Ni ciervo de aquí ni ciervo de allá, situado en el fiel de la balanza, el lehendakari hace su habitual ejercicio de equidistancia, que es en realidad una alevosa pirueta política y un insulto para los ciervos. Permítanme, sin embargo, que eluda por manido lo de la equidistancia y me quede con el dato de que el lehendakari no es siervo de nadie. No nos cabía duda de ello y lo asombroso es que saque a relucir ese término. Forma parte de su habitual operación de desenfoque de la realidad para sustituirla por sus sueños, si no por la somnolencia general. Aquí no hay siervos, señor lehendakari, pero sí servidores, y usted es el primero de ellos. Y es usted un servidor del Estado, mal que le pese, de ahí que resulte patético que lo sitúe al mismo nivel que una banda terrorista en su particular viaje por las brumas de una rebeldía de guatiné. Si confunde usted el servicio con la servidumbre, si es incapaz de distinguirlos, lo más apropiado es que abandone su cargo. Y de nada sirve que alegue usted que al que sirve es al Pueblo Vasco, porque también ha hecho de éste una figura de fábula, una abstracción feérica en un país de ciervos, de cuya manada usted, al parecer, no forma parte.
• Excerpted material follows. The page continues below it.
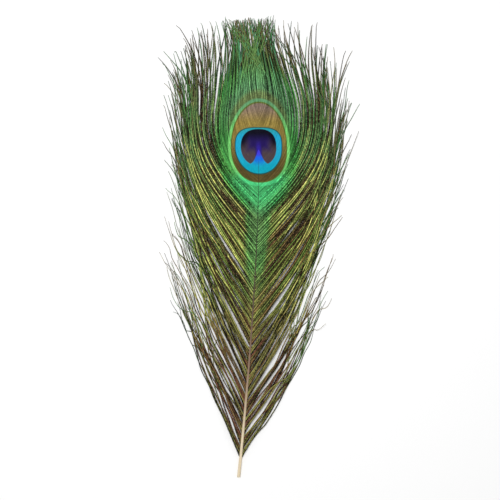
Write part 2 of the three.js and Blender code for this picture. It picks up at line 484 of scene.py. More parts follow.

Su Pueblo Vasco es un país desgarrado, cansado e incapaz de mirar ya a otro sitio que no sea su propio olvido, y usted no ha sido capaz de suturar sus heridas. Sus presuntas soluciones no han sido más que problemas añadidos en un país de las maravillas que ignoraba el país real, que es un país dolorido. Su última fórmula de saldo parece ser la invocación al diálogo. ¿Qué lamento puede lanzar un ciervo ante el cazador que lo acecha? El del dolor, señor lehendakari. ¿Y cuál es el lenguaje del cazador? Esa es nuestra cervidumbre, señor Ibarretxe, la que usted en diez años ha sido incapaz de comprender.